Extractability: can the engine use it without modification?
This is the quality that ties everything else together. Extractability is about whether an AI engine can take a passage from your content and use it directly in its response — without needing to rephrase, summarise, or combine it with other sources.
Highly extractable content has:
- Declarative statements (“AEO is the practice of...”) that can be quoted verbatim.
- Self-contained list items that each make sense on their own.
- Concrete data points — numbers, percentages, dates — that the engine can cite as facts.
- Summary sections that distil the article's key points into a few bullet points.
Content that requires the engine to do significant work to extract a usable answer will lose out to content that hands it a clean, quotable passage. The easier you make the engine's job, the more likely you are to be the source it chooses. AEOForged quantifies this with an extractability score — analysing declarative sentence density, data point frequency, definition patterns, and list quality to measure how much of your content an AI engine can cite without modification.

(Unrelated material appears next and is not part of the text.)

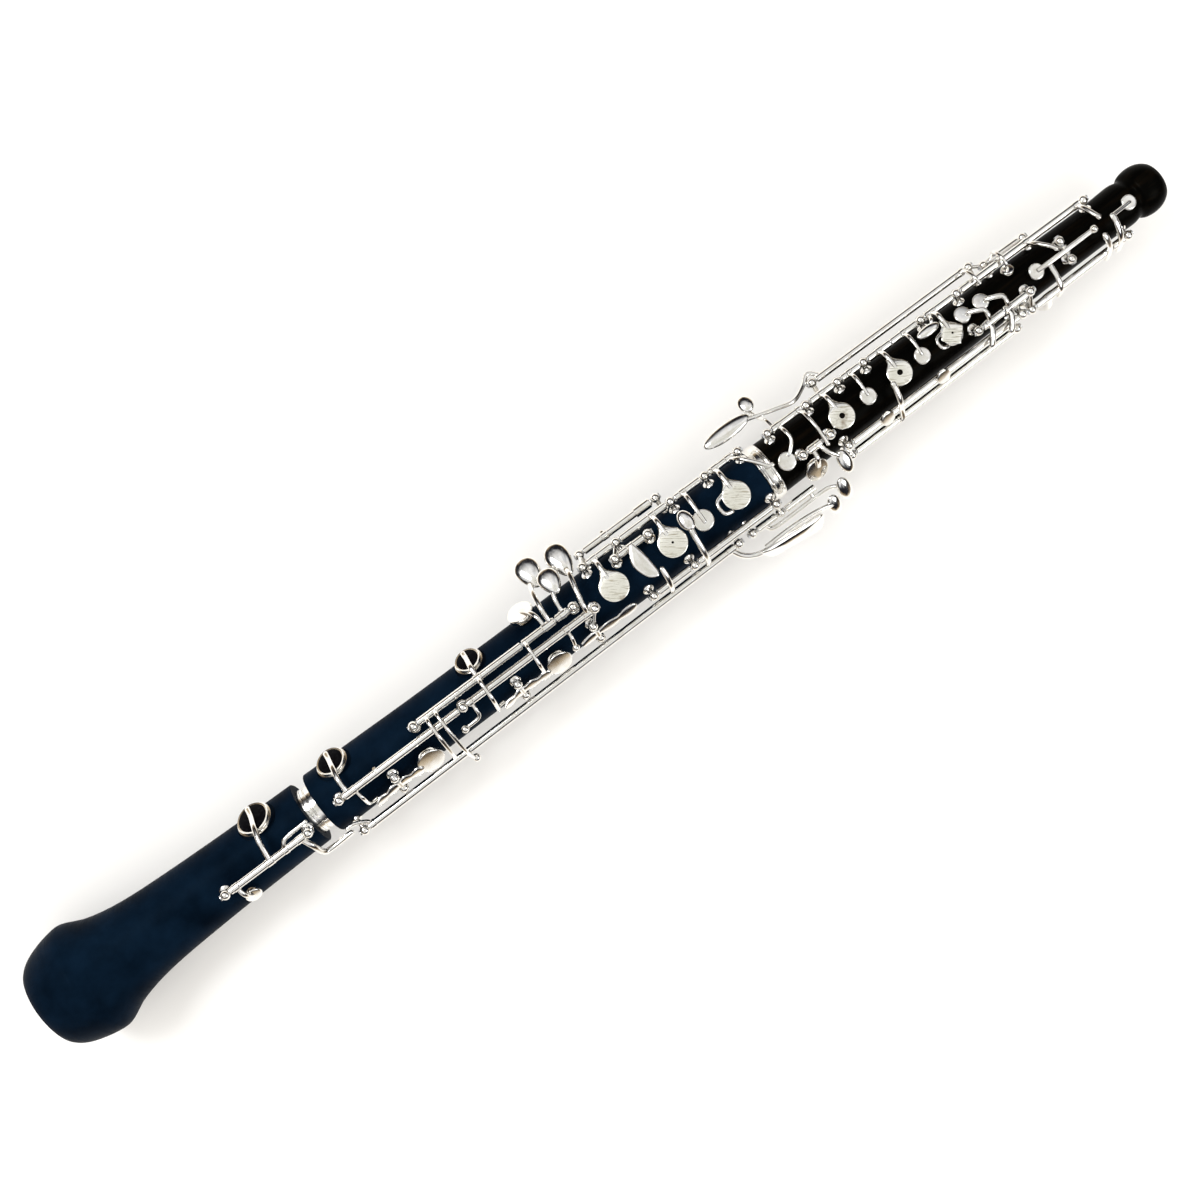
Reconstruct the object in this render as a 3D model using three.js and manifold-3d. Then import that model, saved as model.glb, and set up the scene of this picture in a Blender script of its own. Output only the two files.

Extractability, in one line: your page should already contain the exact sentences an engine wants to quote — crisp definitions, self-contained list items, dated facts, and a short summary block it can lift without rewriting.
Key takeaways
- AI engines choose which content to cite based on structure, direct answers, schema markup, entities, trust signals, freshness, readability, and extractability.
- Clear heading hierarchies and direct-answer openings make your content scannable by AI — not just by humans.
- JSON-LD structured data removes guesswork. It tells engines exactly what your content is, who wrote it, and what it covers.
- Entity recognition matters. Your brand needs to exist in AI knowledge graphs, and your content should reference known entities in your domain.
- Freshness is a tiebreaker. Dated, recently updated content beats undated alternatives — even when the content quality is similar.
- Extractability is the final test: can an AI engine quote your content directly, without rewriting it?